When I first wrote about the Waved Albatross, the idea of compiling a selection of writing that explored the ways in which humans have engaged themselves with birds began to grow in my mind. With the zeal of a convert, I started taking note of, then collecting, and finally obsessively searching out texts that illustrated something – almost anything – about our shared response to birds.

This book is the result. It isn’t so much about birds themselves as it is about the richly varied and sometimes very intimate relationships that we have established with them during the hundreds of thousands of years that we and they have shared life on earth. It is also about the often grimmer ways in which birds have been forced to relate to us.

Humans developed as a species in a world full of birds. Despite seeing images of the great flocks of waders and marsh birds in African wetlands, or the millions of nesting Black Guillemots, Kittiwakes, Common Murres, Puffins, and various species of Gulls on northern sea-cliffs, it remains hard for us to conceive just how omnipresent birds must have been in the lives of our forebears.

Somewhere along the way we identified ourselves with them, and came to associate birds with the realm of spirits, as opposed to that of bodies and their carnal appetites.

Perhaps for this reason there’s an abundance of intriguing material about birds, from all times and all cultures.
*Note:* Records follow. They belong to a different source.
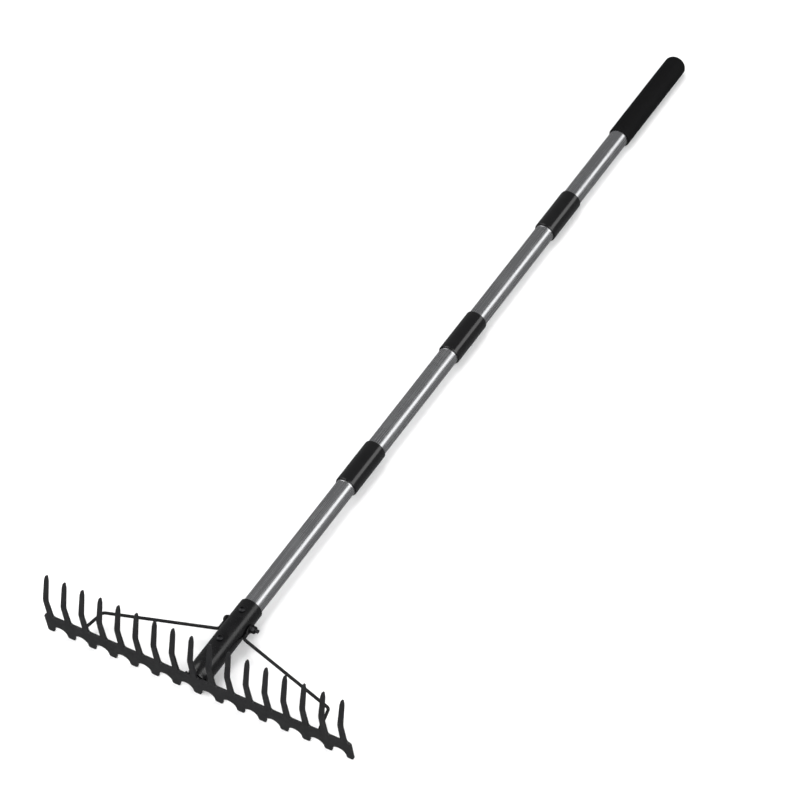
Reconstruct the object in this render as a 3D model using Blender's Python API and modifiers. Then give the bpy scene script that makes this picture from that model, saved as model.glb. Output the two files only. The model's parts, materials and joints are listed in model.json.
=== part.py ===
"""Garden rake: a stamped steel head with 17 tines and 15 short back teeth, two wire braces, a bolted socket
and a handle of four steel tubes that screw together, with a grip at the far end.

The rake lies on the floor with its tines up, on the tips of the back teeth and the end of the grip. X runs
along the head, Y along the handle from the head to the grip, and Z up. Dimensions are in millimetres."""

import math

import bmesh
import bpy
from mathutils import Matrix, Vector

MM = 0.001
GAP = 0.4

# Head
TINES = 17
TINE_PITCH = 25.4
TINE_LENGTH = 65.5
TINE_STRAIGHT = 31.0
TINE_BEND = math.radians(22)
TINE_BEND_RADIUS = 16.0
TINE_ROOT_HALF = 3.9
TINE_HALF = 3.3
TINE_END_HALF = 2.6
TINE_TIP_HALF = 1.1
TINE_POINT = 8.0
ROOT_FILLET = 3.2
TEETH = 15
TOOTH_PITCH = 29.8
TOOTH_REACH = 30.5
SCALLOP_RADIUS = 9.7
SCALLOP_CENTRE = 3.2
TOOTH_CORNER = 2.8
PLATE_HALF = 212.6
PLATE_CORNER = 3.5
PLATE_THICKNESS = 3.0
ROOT_LINE = 5.5
HEAD_LEAN = math.radians(3.5)

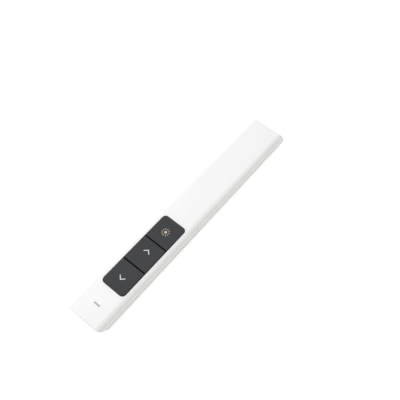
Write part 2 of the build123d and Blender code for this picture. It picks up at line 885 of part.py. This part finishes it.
can_end = barrel_start + can_length
with BuildPart() as laser_diode:
    add(rod(barrel_start, can_end, 0, laser_z, bore_fit))
    add(rod(can_end, can_end + neck_length, 0, laser_z, neck_radius))
laser_diode.part.label = "laser_diode"
export_step(laser_diode.part, "parts/laser_diode.step")

with BuildPart() as laser_driver:
    with BuildSketch(Plane.XY.offset(laser_z - driver_thickness / 2)):
        with Locations(((driver_start + barrel_start) / 2, 0)):
            Rectangle(barrel_start - driver_start, driver_width)
    extrude(amount=driver_thickness)
    # pins down to the board's tab
    with BuildSketch(Plane.XY.offset(board_top)):
        with Locations(((driver_start + tab_end) / 2, 0)):
            with GridLocations(0, pin_pitch, 1, pin_count):
                Rectangle(pin_side, pin_side)
    extrude(amount=laser_z - board_top)
laser_driver.part.label = "laser_driver"
export_step(laser_driver.part, "parts/laser_driver.step")

# ---------------------------------------------------------------- USB receiver

body_low, body_high = receiver_z - cap_height / 2, receiver_z + cap_height / 2
with BuildPart() as receiver_cap:
    # face plate, flush with the slanted tail
    with BuildSketch(Plane.XZ):
        with BuildLine():
            Polyline(
                (end_x(cap_high), cap_high),
                (end_x(cap_high, cap_plate), cap_high),
                (end_x(cap_low, cap_plate), cap_low),
                (end_x(cap_low), cap_low),
                close=True,
            )
        make_face()
    extrude(amount=cap_half, both=True)
    # body behind it
    with BuildSketch(Plane.XZ):
        with BuildLine():
            Polyline(
                (end_x(body_high, cap_plate / 2), body_high),
                (cap_end, body_high),
                (cap_end, body_low),
                (end_x(body_low, cap_plate / 2), body_low),
                close=True,
            )
        make_face()
    extrude(amount=cap_half, both=True)
    # socket for the plug's shell
    socket_half = plug_width / 2
    add(
        block(plug_root, far, -socket_half, socket_half, plug_low, plug_low + plug_height),
        mode=Mode.SUBTRACT,
    )
receiver_cap.part.label = "receiver_cap"
export_step(receiver_cap.part, "parts/receiver_cap.step")

with BuildPart() as receiver_shell:
    inner_width, inner_height = plug_width - 2 * plug_skin, plug_height - 2 * plug_skin
    with BuildSketch(Plane.YZ.offset(plug_root)):
        with Locations((0, receiver_z)):
            RectangleRounded(plug_width, plug_height, plug_corner)
            Rectangle(inner_width, inner_height, mode=Mode.SUBTRACT)
    extrude(amount=plug_end - plug_root)
    # the two square windows on each face
    with BuildSketch(Plane.XY.offset(plug_low - play)):
        with Locations((plug_end - plug_window_from_end, 0)):
            with GridLocations(0, plug_window_pitch, 1, 2):
                Rectangle(plug_window, plug_window)
    extrude(amount=plug_height + 2 * play, mode=Mode.SUBTRACT)
receiver_shell.part.label = "receiver_shell"
export_step(receiver_shell.part, "parts/receiver_shell.step")

tongue_low = plug_low + plug_skin
tongue_half = plug_width / 2 - plug_skin - tongue_side_gap
with BuildPart() as receiver_tongue:
    tongue_end = plug_end - tongue_short
    add(
        block(plug_root, tongue_end, -tongue_half, tongue_half, tongue_low, tongue_low + tongue_height)
    )
receiver_tongue.part.label = "receiver_tongue"
export_step(receiver_tongue.part, "parts/receiver_tongue.step")

with BuildPart() as receiver_contacts:
    with BuildSketch(Plane.XY.offset(tongue_low + tongue_height)):
        with Locations((plug_end - pad_from_end, 0)):
            with GridLocations(0, pad_pitch, 1, pad_count):
                Rectangle(pad_length, pad_width)
    extrude(amount=pad_thickness)
receiver_contacts.part.label = "receiver_contacts"
export_step(receiver_contacts.part, "parts/receiver_contacts.step")

# ---------------------------------------------------------------- case screw

with BuildPart() as case_screw:
    with BuildSketch(Plane.XY.offset(screw_low)):
        with Locations((boss_x, 0)):
            Circle(screw_head_radius)
    extrude(amount=screw_sink - screw_gap)
    with BuildSketch(Plane.XY.offset(screw_low)):
        with Locations((boss_x, 0)):
            Circle(screw_radius)
    extrude(amount=screw_length)
    # cross recess
    with BuildSketch(Plane.XY.offset(screw_low)):
        with Locations((boss_x, 0)):
            Rectangle(cross_length, cross_width)
            Rectangle(cross_width, cross_length)
    extrude(amount=cross_depth, mode=Mode.SUBTRACT)
case_screw.part.label = "case_screw"
export_step(case_screw.part, "parts/case_screw.step")
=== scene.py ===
import json
import random
from math import radians

import bmesh
import bpy
from mathutils import Euler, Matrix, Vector


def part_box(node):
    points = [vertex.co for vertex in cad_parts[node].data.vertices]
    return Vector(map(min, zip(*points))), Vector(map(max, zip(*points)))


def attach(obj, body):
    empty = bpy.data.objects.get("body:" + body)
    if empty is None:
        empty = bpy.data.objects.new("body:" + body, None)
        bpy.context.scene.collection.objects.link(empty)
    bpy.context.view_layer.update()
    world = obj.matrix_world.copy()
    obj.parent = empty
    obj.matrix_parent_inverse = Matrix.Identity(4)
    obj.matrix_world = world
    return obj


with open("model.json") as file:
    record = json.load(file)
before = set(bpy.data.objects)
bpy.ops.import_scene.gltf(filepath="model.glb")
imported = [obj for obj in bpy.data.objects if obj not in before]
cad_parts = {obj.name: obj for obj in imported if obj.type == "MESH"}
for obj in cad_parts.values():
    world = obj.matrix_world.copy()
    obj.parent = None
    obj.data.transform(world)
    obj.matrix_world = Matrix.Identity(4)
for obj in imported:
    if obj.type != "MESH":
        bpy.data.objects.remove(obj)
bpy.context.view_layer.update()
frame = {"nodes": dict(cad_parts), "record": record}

# A slim presentation clicker on its back, dressed in the CAD frame: metres, +X towards the laser
# end, +Y to the side with the power switch, +Z out of the key face.

MM = 0.001
scene = bpy.context.scene
nodes = frame["nodes"]
materials = {}             # by the record's slot names, filled as the shaders are made


# ------------------------------------------------------------------ material building blocks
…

Not only do they feature in creation myths, in sagas and parables, in liturgies and in fairy tales, but poets, writers, story-tellers and artists in all ages have found them a fertile source of imagery and symbol.

In the end I decided to divide the book into nine sections – nine different habitats, if you like, where certain species are naturally gathered together.

Material within the sections is more instinctively arranged. I’d like the reader, in exploring my “habitats,” to encounter the unexpected, just as one might when exploring a richly varied but unfamiliar woodland: because the trail is unpredictable and you can’t see beyond the surrounding foliage, you never know quite what to expect.

You might even discover some unanticipated aspect of self; for birds, in dream theory, are symbols for the personality of the dreamer.

Graeme Gibson

1: "Oh, the Birds..."
Birds Observed and Recorded

Swallows certainly sleep all winter. A number of them
conglobulate together, by flying round and round, and then all in a heap
throw themselves under water, and lye in the bed of a river.
—Samuel Johnson

I was coming to the end of a week scouting for a series of birding trips in Cuba’s Zapata swamp, the vast area of marshland, reed-beds and low mixed forest that surrounds the Bay of Pigs. My companions were Orlando Garrido, Cuba’s senior ornithologist, and Rogelio, an excellent forest warden and a wonderful man. At our last breakfast, with the Bay a limpid turquoise beyond a crescent beach and the air resounding with the gargling of Cuban crows, Garrido told me that Rogelio had a special surprise for us. They both grinned knowingly but neither would elaborate.

Later that morning, just off an old logging road, Garrido pointed to a tangle of sticks about twelve metres up in a nondescript tree. It was the nest of a Gundlach’s Hawk, with the white and woolly shape of a nestling on its edge. Discovered just two days earlier, it was only the fourth official nesting site found in the twentieth century.

As we circled to the other side we saw the adult’s rounded tail, then the whole bird. Watching us out of a cautious red eye, she’d frozen completely. Although her throat trembled, she didn’t even blink.
The Gundlach’s is a fine, strong bird, very much like our Cooper’s Hawk. It is an endangered species endemic to Cuba, and only a handful of other people had ever seen one on the nest. All of us, I think, were sobered; certainly we were quiet.

On the way back it occurred to me that there were undoubtedly more skins of Gundlach’s Hawk in museums around the world than there were live birds in the whole of Cuba. In the nineteenth century, most people treated birds as if they were stamps waiting to be included in a prize collection. As a result, countless thousands of birds and their eggs were collected. Considered a ­necessary part of scientific behaviour, this kind of killing was done by men as important as Audubon, who once wrote that he felt incomplete if he didn’t kill a hundred birds a day.

As one of the first bird artists to use fresh models – which he meticulously posed after threading thin wires into their bodies – Audubon would sometimes kill a dozen individuals before finding the one he wanted. Most of us are defined by the age we live in – Audubon included – and in the nineteenth century birds were routinely slaughtered in astonishing numbers. Audubon reports that in a single day forty-eight thousand Golden Plovers were gunned down near New Orleans.

On May 28, 1854, William David Thoreau, who earned some of his keep by collecting specimens for science, wrote in his diary: “The inhumanity of science concerns me, as when I am tempted to kill a rare snake that I may ascertain its species. I feel that this is not the means of acquiring true knowledge.”
But now, in the twenty-first century, I suspect that most birdwatchers would find it harder to identify a dead bird in the hand than a living one in flight.

When I think of the Gundlach’s Hawk, it’s the red eye I remember best, and that fluffy ball of a nestling. Despite being delighted and moved, I couldn’t help feeling we shouldn’t be there. We meant trouble for the mother and her young, and that brilliant red eye seemed to acknowledge it. We weren’t the first to alarm her, and I feared we wouldn’t be the last.

Sadly I was right: the following year I learned that her nestling had been captured, and after appropriate training in the disciplines of falconry, was being used to scare other birds away from the runways of Havana’s international airport. I felt somehow culpable, and I still do when I remember.

One of the rewards of birdwatching is the brief escape it affords from our ancient and compelling need to make Nature useful. There may even be something of Thoreau’s “true knowledge” in that evanescent taste of freedom.